最終的にクロックは、マクドナルド兄弟から「マクドナルド」の商権を買収する。マックが糖尿病を悪化させて入院したことを知った彼は、マクドナルド兄弟に経営権を譲り渡すよう迫る。兄弟それぞれに270万ドルを渡し、さらには利益の1%を渡すという契約を交わし、兄弟は経営から退く。だが、利益の1%を渡す“紳士協定”も結局は反故にされた。
家庭を全く省みぬクロックを献身的に支えてきた妻エセルだが、商権をマクドナルド兄弟から買収した1961年に離婚される。家や土地、車、保険などは与えても、マクドナルド株だけは決して渡さなかった。映画ではその後、自分のフランチャイズ店のオーナーの妻ジョアンと再婚したかたちになっているが、wikiにはジョアンは3番目の妻とある。
略奪愛でジョアンと結婚したと言う人は多いが、「小心者には帝国は築けない」という彼女も野心家であり、互いに馬が合ったようだ。エセルの話では度々浮気をしていたようで、元から女癖は悪かったのだろう。
「成功の秘訣は“才能”でも“学歴”でもない、“執念”」だ」、とラストでクロックは語る。マクドナルドを乗っ取ったクロックだが、マクドナルドの商権を是が非でも手に入れたかったのは、マクドナルドの名称だったという。いかにもアメリカ的で良心的な響きがあり、対照的にクロックではいかにもダサい東欧風。マクドナルドなら虐められることもない…と兄弟の弟に話す。
wikiではクロックは、何とチェコ系ユダヤ人とある。マクドナルドはユダヤ系企業と書いたサイトを見たことがあるが、確かに「創業者」はユダヤ系だった。ブログ『無敵の太陽』2018年03月07日付の記事には、チェコ系ユダヤ人が米国で結構活躍していることが載っている。但しチェコ系ユダヤ人は、「私はドイツ人」とか「オーストリアから来ました」と自己紹介したりするそうな。

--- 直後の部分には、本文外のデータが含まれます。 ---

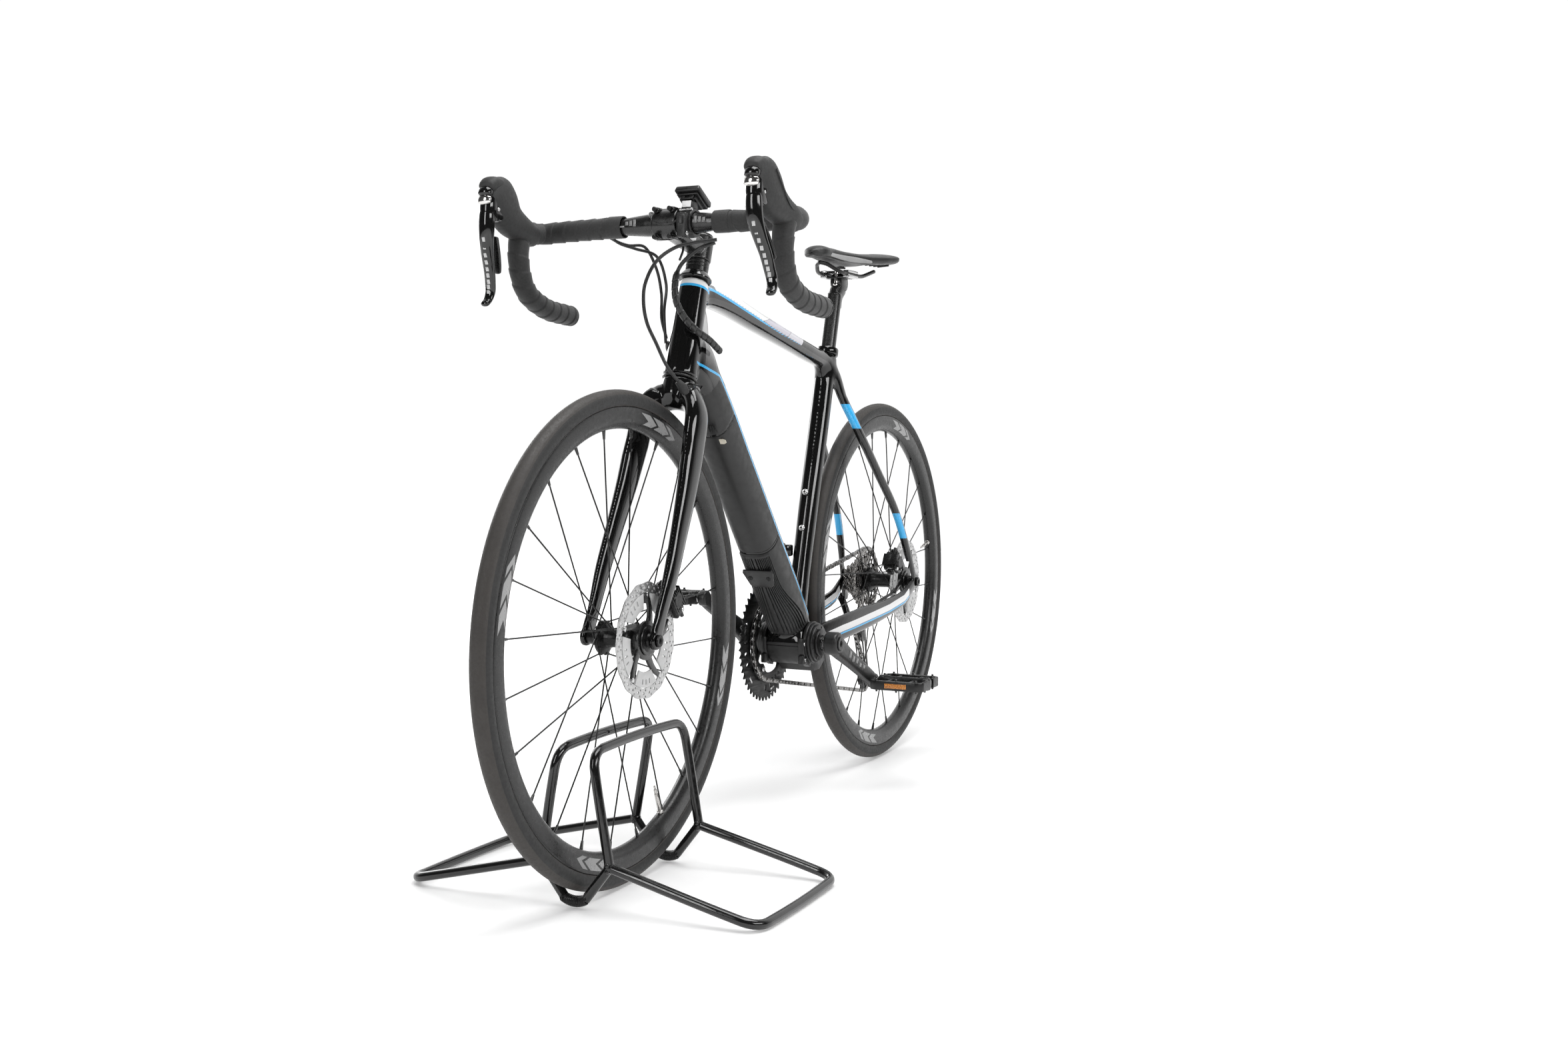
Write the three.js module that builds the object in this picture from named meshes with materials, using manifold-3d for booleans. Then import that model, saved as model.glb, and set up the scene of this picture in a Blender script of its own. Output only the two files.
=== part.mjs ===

マクドナルドを世界最大のファーストフードチェーン店にしたのはクロックの偉業であり、マクドナルド兄弟のやり方ではこれほどまでの巨大企業になれなかっただろう。さらにソネンボーンの功績も大きい。ソネンボーンはCFO(財務最高責任者)になるものの、CEO(最高経営責任者)として独善的にふるまうクロックに嫌気がさし、1967年に辞任。その後マクドナルドの店舗には、2度と立ち寄ることはなかったという。
クロックは1984年1月14日、81歳で他界するが、奇しくもマクドナルド兄と同じく長年の糖尿病が原因だった。映画てはマイケル・キートンがクロックを演じていたが、風貌が東京都前知事と似ていると感じたのは私だけか?
映画のはじめにマクドナルド兄弟の店で作られるハンバーガーが映されたが、今のマックでは考えられないほどパテが厚く、実に美味しそうだった。品質に拘ったマクドナルド兄弟は、ビジネスマンとしてはクロックに太刀打ちできなかった。高品質の製品を作り、堅実な経営をするだけでは事業が成功するとは限らず、ビジネス界は弱肉強食の世界という苦い現実を突きつけられる作品だった。